Foals sign off their set with "Mathletics", a song whose title rather succinctly describes the band's winning formula. Their songs are a more radio-friendly version of the math-rock practiced by the New York-based group Battles. The lyrics and inter-song banter demonstrate conspicuous intelligence – two of them are, after all, former Oxford university students. Meanwhile, their youthful onstage exertions are sufficiently athletic for each member of the five-piece to shed a few pounds per show.

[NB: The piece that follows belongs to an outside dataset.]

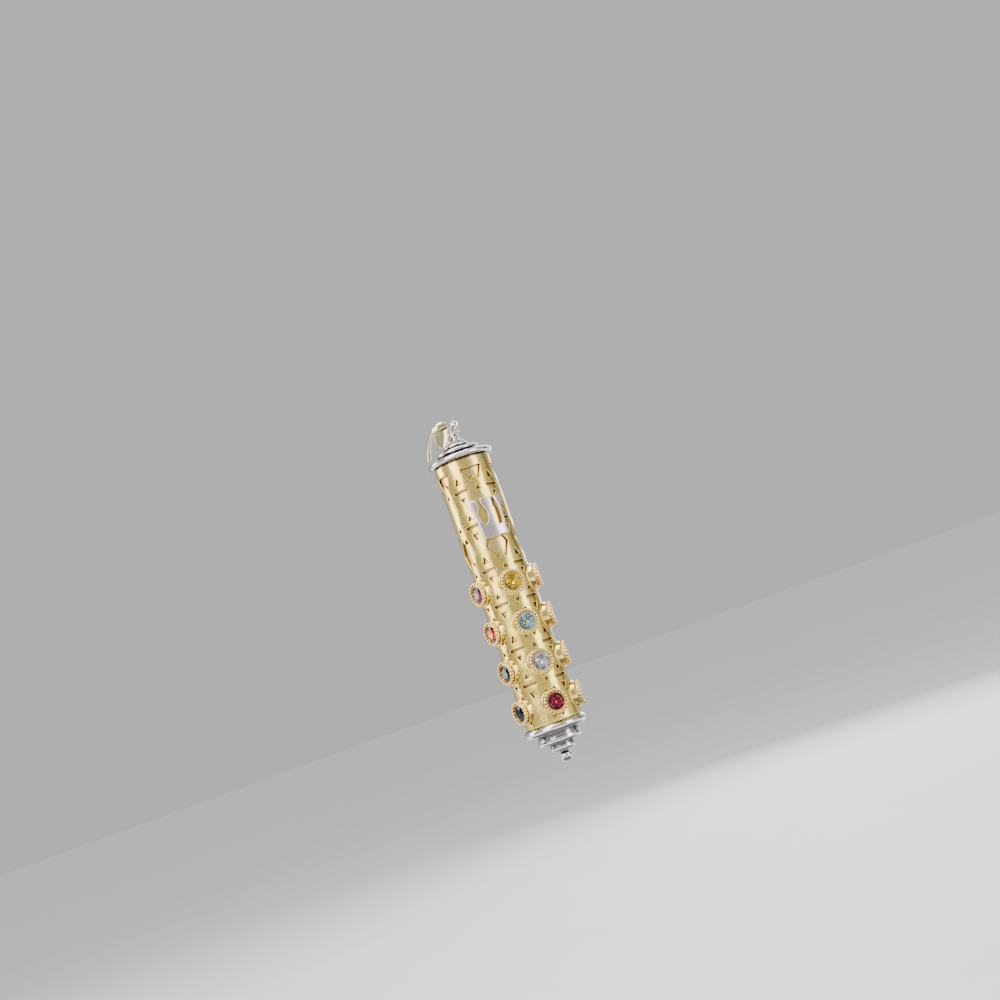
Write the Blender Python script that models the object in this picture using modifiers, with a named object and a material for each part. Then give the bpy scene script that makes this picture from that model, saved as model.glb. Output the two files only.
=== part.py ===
"""Pendant mezuzah case: a plain gold tube in a pierced gold sleeve, closed by stepped white-gold caps.

Twelve round stones in bezels stand on the sleeve in three columns of four, under a three-armed
emblem. A connector ring runs through the eye on the top cap and carries a folded bail, and the
bottom cap pulls off so that the parchment scroll can be put in.

The tube stands along +Z, its front faces -Y, and the origin is the finial's lowest point.
Driving dimensions are in millimetres; the model is in metres.
"""

import math

import bmesh
import bpy
from mathutils import Matrix, Vector

MM = 0.001

# Tube and sleeve
SLEEVE_R = 5.0
SLEEVE_BORE_R = 4.58
TUBE_R = 4.55
BORE_R = 4.1
SLEEVE_Z = (7.08, 54.78)
TUBE_SEGMENTS = 40

# Openwork lattice: a star row and a window row repeat up the sleeve, five columns round it
COLUMNS = 5
COLUMN_TURN = 360 / COLUMNS
LOWEST_WINDOW = 10.35
ROW_PITCH = 14.3
WINDOW_ROWS = [LOWEST_WINDOW + ROW_PITCH * row for row in range(4)]
STAR_ROWS = [LOWEST_WINDOW + ROW_PITCH * (row + 0.5) for row in range(3)]
BORDER_TOP = 53.05
WINDOW_HALF = (2.09, 2.57)
WINDOW_NOTCH = (0.77, 1.71)
SLIT_HALF = (1.36, 0.22)
SLIT_OFFSET = 3.15
TIP_HOLE = (2.79, 3.60, 0.44)
INNER_HOLE = (1.97, 1.20, 0.44)
OUTER_HOLE = (4.45, 5.64, 0.54)
CUT_DEPTH = (3.4, 7.0)
CUTTER_TOP = 60.0

# Caps: (height of the middle, radius, thickness) of each round-edged disc
TOP_DISCS = ((57.90, 2.25, 0.56), (56.93, 3.80, 0.63), (55.54, 5.80, 0.93))
TOP_NECKS = (1.5, 3.0, 4.6)
BOTTOM_DISCS = ((6.26, 5.50, 1.55), (4.05, 3.85, 1.05), (2.565, 2.23, 0.97))
BOTTOM_NECKS = (3.65, 2.10)
PLUG_R = 4.0
PLUG_LENGTH = 3.2
SEAT_GAP = 0.04
FINIAL_R = 1.0
FINIAL_NECK_R = 0.8

# Stones and bezels, measured from the tube's axis outwards
STONE_COLUMNS = (-COLUMN_TURN, 0.0, COLUMN_TURN)
COLUMN_NAMES = ("left", "middle", "right")
STONE_ROWS = [LOWEST_WINDOW + ROW_PITCH * half / 2 for half in (3, 2, 1, 0)]
STONE_R = 1.5
STONE_TABLE_R = 0.85
STONE_TABLE = 6.2
STONE_GIRDLE = (5.93, 5.85)
STONE_CULET = 5.2
BEZEL_PROFILE = (
    (2.30, 4.40),
    (1.00, 4.40),
    (1.00, 5.40),
    (1.55, 5.83),
    (1.65, 6.28),
    (2.00, 6.30),
    (2.17, 6.20),
    (2.05, 5.55),
    (2.30, 5.45),
)
BEZEL_SEGMENTS = 16
STONE_SEGMENTS = 12
SURFACE_GAP = 0.03

# Emblem
EMBLEM_Z = 40.05
EMBLEM_TURN = 2.5
EMBLEM_R = (5.04, 5.90)
EMBLEM_OUTLINE = (
    (-2.42, 0.00), (2.42, 0.00), (2.52, 3.60), (2.70, 4.70), (3.28, 5.90), (3.34, 7.00),
    (1.78, 6.95), (1.68, 6.20), (2.08, 4.60), (1.92, 2.20), (0.85, 2.20), (0.54, 4.50),
    (1.10, 5.60), (1.14, 6.95), (-0.92, 7.05), (-0.94, 6.00), (-0.32, 4.60), (-0.50, 3.50),
    (-1.15, 2.50), (-1.86, 3.40), (-1.98, 4.60), (-1.56, 5.50), (-1.56, 7.00), (-3.22, 7.05),
    (-3.18, 6.10), (-2.70, 4.80), (-2.56, 3.60),
)

# Eye, ring and bail share a frame that is turned about the tube's axis
FITTINGS_TURN = -15.0
EYE_WIRE_R = 0.28
EYE_ARCH_R = 0.93
EYE_ARCH_Z = 59.33
EYE_FOOT_X = 1.30
EYE_BEAD_R = 0.33
EYE_BEAD_X = 1.46
RING_CENTRE = (0.5, 0.0, 60.6)
RING_LEAN = 26.6
RING_R = (1.3, 1.8)
RING_HALF_WIDTH = (0.25, 0.55)
RING_BEVEL = 0.12
LUG_R = (0.85, 0.2)
BAIL_THICKNESS = 0.34
FOLD_CENTRE = (0.4, 62.25)
FOLD_R = 0.8
FOLD_EDGES = (-2.95, -0.05)
FOLD_CROWN = 0.28
ARM_TOP = (-3.10, -0.46, 61.36)
ARM_DROP = 4.4
ARM_REACH = 2.05
ARM_BEND = 78.0

# Scroll
SCROLL_Z = (15.6, 51.0)
SCROLL_R = (1.3, 2.5)
SCROLL_TURNS = 2.2
SCROLL_SHEET = 0.3

PARTS = "mezuzah_case"
CUTTERS = "cutters"


# ---------------------------------------------------------------- scene, collections, materials

def clear_scene():
    for obj in list(bpy.data.objects):
        bpy.data.objects.remove(obj)


def collection(name, hidden):
    made = bpy.data.collections.new(name)
    made.hide_render = hidden
    bpy.context.scene.collection.children.link(made)
    return made


def material(name, colour, metallic, roughness, transmission=0.0):
    made = bpy.data.materials.new(name)
    made.use_nodes = True
    shader = made.node_tree.nodes["Principled BSDF"]
    shader.inputs["Base Color"].default_value = (*colour, 1.0)
    shader.inputs["Metallic"].default_value = metallic
    shader.inputs["Roughness"].default_value = roughness
    shader.inputs["Transmission Weight"].default_value = transmission
    made.diffuse_color = (*colour, 1.0)
    return made


def link(name, mesh, home, look=None):
    obj = bpy.data.objects.new(name, mesh)
    bpy.data.collections[home].objects.link(obj)
    if look:
        mesh.materials.append(look)
    if home == CUTTERS:
        obj.hide_render = True
        obj.display_type = "WIRE"
    return obj


def link_bmesh(name, bm, home, look=None):
    bmesh.ops.recalc_face_normals(bm, faces=bm.faces)
    mesh = bpy.data.meshes.new(name)
    bm.to_mesh(mesh)
    bm.free()
    mesh.shade_smooth()
    mesh.set_sharp_from_angle(angle=math.radians(30))
    return link(name, mesh, home, look)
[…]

Their debut album, Antidotes, won't reach record stores until Monday, but Foals already have an ecstatic following here to celebrate the final date of their current tour. It's a shame that a band who would benefit from some audio clarity to accentuate the complexity of their arrangements must contend with the muddy sound system of the ageing Astoria.

There's an extra treat tonight, however, in the form of a two-piece brass section, whose trumpet and saxophone swells round out the frantic fret-bashing of frontman Yannis Philippakis and his fellow guitarist Jimmy Smith. They open with "The French Open", for which Philippakis employs his home-counties yelp to deliver a clever-clogs French chorus.

Foals decamped to Brooklyn to record Antidotes under the experienced supervision of TV on the Radio guitarist and producer Dave Sitek. There, they soaked up the same Afrobeat influences beloved of those other Brooklyn-based debutantes, Vampire Weekend and Yeasayer.

The band members and their instruments all seem to be jerking in different directions until a break comes along to arrange them all into a consistent whole. To start with, the insistent, skittish sound lacks texture, but after a few tracks the effect becomes hypnotic. The most thrilling contra-rhythms of the night come courtesy of the intro to "Two Steps, Twice".

The introductions to each song are suitably sophisticated. "Olympic Airways", explains Philippakis, is about an airline whose shabby interior design "peels away to reveal Aramaic script". "Heavy Water", with its rhythmic undercurrent of shimmering guitars, transforms into a dervish-like whirl. It's about "shooting vampires in the face," apparently. One song, "Electric Bloom", is about the funding inadequacies of the NHS, but it's an eerie coda to the main show.

At one stage, Philippakis suggests that by the next time they play London, Foals will all be suffering from glaucoma. If this is meant to be a joke, then it goes over the heads of most of his audience. If Foals' words go over your head, then you've still got their tunes and dancing feet to count on.